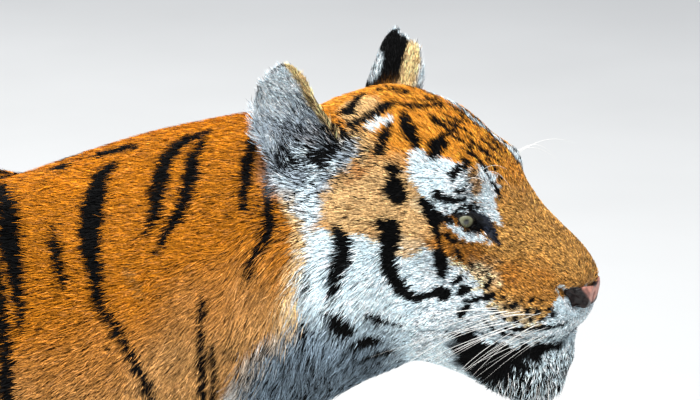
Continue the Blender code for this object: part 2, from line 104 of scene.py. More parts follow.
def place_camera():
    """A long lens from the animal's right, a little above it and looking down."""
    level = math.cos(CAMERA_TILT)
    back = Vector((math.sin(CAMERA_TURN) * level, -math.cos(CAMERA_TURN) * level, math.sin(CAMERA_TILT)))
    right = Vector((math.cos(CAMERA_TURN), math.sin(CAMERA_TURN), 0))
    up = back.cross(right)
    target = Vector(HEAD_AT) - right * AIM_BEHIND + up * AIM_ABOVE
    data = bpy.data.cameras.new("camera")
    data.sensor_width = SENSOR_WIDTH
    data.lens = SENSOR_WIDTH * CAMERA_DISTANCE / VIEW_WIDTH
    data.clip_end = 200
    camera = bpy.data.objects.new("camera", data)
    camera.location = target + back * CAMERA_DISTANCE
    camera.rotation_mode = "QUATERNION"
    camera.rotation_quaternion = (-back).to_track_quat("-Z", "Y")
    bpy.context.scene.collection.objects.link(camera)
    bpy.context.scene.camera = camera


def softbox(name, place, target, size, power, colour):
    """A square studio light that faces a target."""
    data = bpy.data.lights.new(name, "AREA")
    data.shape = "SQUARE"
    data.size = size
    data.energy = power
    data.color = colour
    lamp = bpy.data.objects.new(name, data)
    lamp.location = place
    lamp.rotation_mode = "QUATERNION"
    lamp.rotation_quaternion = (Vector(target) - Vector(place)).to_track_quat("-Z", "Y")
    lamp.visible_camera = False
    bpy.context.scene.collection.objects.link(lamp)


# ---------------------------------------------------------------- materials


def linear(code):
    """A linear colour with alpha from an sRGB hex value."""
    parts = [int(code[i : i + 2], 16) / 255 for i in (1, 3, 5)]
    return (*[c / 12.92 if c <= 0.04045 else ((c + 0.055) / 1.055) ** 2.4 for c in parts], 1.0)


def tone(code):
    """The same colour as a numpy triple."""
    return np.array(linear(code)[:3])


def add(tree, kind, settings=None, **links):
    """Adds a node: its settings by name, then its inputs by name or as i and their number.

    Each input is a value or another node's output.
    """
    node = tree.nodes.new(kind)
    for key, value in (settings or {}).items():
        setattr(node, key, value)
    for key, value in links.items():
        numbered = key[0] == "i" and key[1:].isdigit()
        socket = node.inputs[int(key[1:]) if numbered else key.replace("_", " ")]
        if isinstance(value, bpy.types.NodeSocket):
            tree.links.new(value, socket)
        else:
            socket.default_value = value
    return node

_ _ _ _

- Task objective:
Please output the complete data exactly.

- The result:
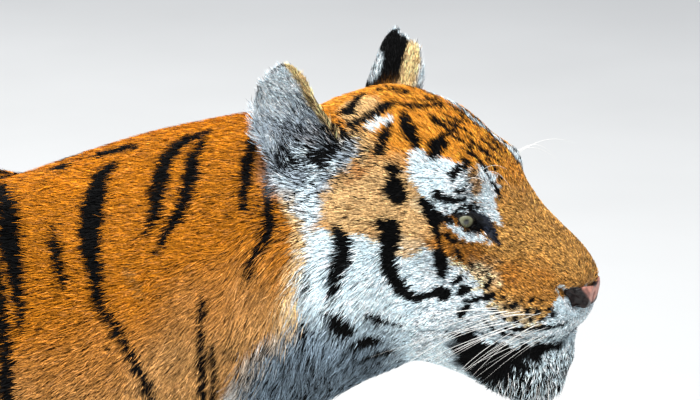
Continue the Blender code for this object: part 2, from line 104 of scene.py. More parts follow.
def place_camera():
    """A long lens from the animal's right, a little above it and looking down."""
    level = math.cos(CAMERA_TILT)
    back = Vector((math.sin(CAMERA_TURN) * level, -math.cos(CAMERA_TURN) * level, math.sin(CAMERA_TILT)))
    right = Vector((math.cos(CAMERA_TURN), math.sin(CAMERA_TURN), 0))
    up = back.cross(right)
    target = Vector(HEAD_AT) - right * AIM_BEHIND + up * AIM_ABOVE
    data = bpy.data.cameras.new("camera")
    data.sensor_width = SENSOR_WIDTH
    data.lens = SENSOR_WIDTH * CAMERA_DISTANCE / VIEW_WIDTH
    data.clip_end = 200
    camera = bpy.data.objects.new("camera", data)
    camera.location = target + back * CAMERA_DISTANCE
    camera.rotation_mode = "QUATERNION"
    camera.rotation_quaternion = (-back).to_track_quat("-Z", "Y")
    bpy.context.scene.collection.objects.link(camera)
    bpy.context.scene.camera = camera


def softbox(name, place, target, size, power, colour):
    """A square studio light that faces a target."""
    data = bpy.data.lights.new(name, "AREA")
    data.shape = "SQUARE"
    data.size = size
    data.energy = power
    data.color = colour
    lamp = bpy.data.objects.new(name, data)
    lamp.location = place
    lamp.rotation_mode = "QUATERNION"
    lamp.rotation_quaternion = (Vector(target) - Vector(place)).to_track_quat("-Z", "Y")
    lamp.visible_camera = False
    bpy.context.scene.collection.objects.link(lamp)


# ---------------------------------------------------------------- materials


def linear(code):
    """A linear colour with alpha from an sRGB hex value."""
    parts = [int(code[i : i + 2], 16) / 255 for i in (1, 3, 5)]
    return (*[c / 12.92 if c <= 0.04045 else ((c + 0.055) / 1.055) ** 2.4 for c in parts], 1.0)


def tone(code):
    """The same colour as a numpy triple."""
    return np.array(linear(code)[:3])


def add(tree, kind, settings=None, **links):
    """Adds a node: its settings by name, then its inputs by name or as i and their number.

    Each input is a value or another node's output.
    """
    node = tree.nodes.new(kind)
    for key, value in (settings or {}).items():
        setattr(node, key, value)
    for key, value in links.items():
        numbered = key[0] == "i" and key[1:].isdigit()
        socket = node.inputs[int(key[1:]) if numbered else key.replace("_", " ")]
        if isinstance(value, bpy.types.NodeSocket):
            tree.links.new(value, socket)
        else:
            socket.default_value = value
    return node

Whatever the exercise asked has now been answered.